Recently, I have discovered a Vlog series called Itchy Boots. This is a young Dutch named Noraly, who travels the world solo on a small adventure bike, plotting her routes from one place to another with as much off-road activity as possible. She goes out of her way to find the most difficult mountain passes and trails to test her bike riding skills and explore parts of the world that are not often found. Her most recent season, which is the sixth is called Project Alaska. In 8 months, she has travelled from Patagonia, the most southern tip of the South American continent to Alaska, the most northern tip of North America. All on her own on her small CFR Rally. This video series is shot by her and her array of go pros and drones. She captures the beauty of the landscapes and meets the locals.

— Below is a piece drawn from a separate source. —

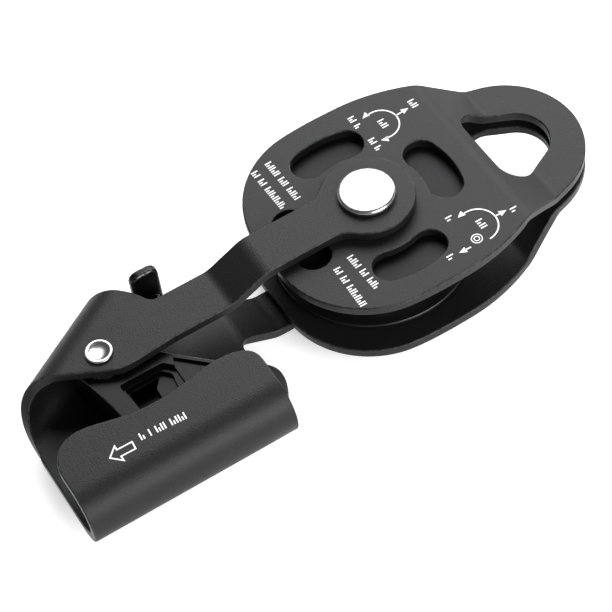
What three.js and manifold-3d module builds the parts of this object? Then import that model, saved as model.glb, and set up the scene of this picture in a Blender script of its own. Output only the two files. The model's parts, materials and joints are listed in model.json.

It’s shaping her determination and grit and most of all, her fearlessness of travelling alone in unchartered territories, testing both her own boundaries and the fortitude of her motorcycle. I highly recommend checking her out at https://youtube.com/playlist?list=PL8M9dV_BySaXAcvOFRz-nz97x2eEHqZSr


Another interesting woman on a bike is Carolyn from www.doodleonamotorcycle.com. She covers all these questions as a female motorcyclist set out to break the stereotype that has log been engrained in motorcycle culture. My favorite episode of hers is the one where she attends the Sturgis Motorcycle rally, solo and breaks down the stereotypes of women at rallies. It’s not to say it, doesn’t exist and there are many willing participants, but if you want to attend as a serious motorcyclist, it’s possible as a woman and you will not be shunned, laughed at or treated badly. Carolyn wears a hidden camera and attends the rally, filming her activities and interactions. Obviously, there are the bike enthusiasts and the partiers. She focuses on the enthusiasts and I am pleasantly surprised at what we see. Most of the time she is treated with respect, equality and enthusiasm. Carolyn knows her stuff about bikes, is a girly girl and is in no way a “biker chick”. But her attitude, knowledge and ability enable her to be treated like anyone else attending the rally.


These are just two small examples of how woman have entered the previously male dominated industry and are holding their own. We live in a new world, where, lines are no longer drawn. One must be judged by what they have to offer. Beyond that, nothing else matters.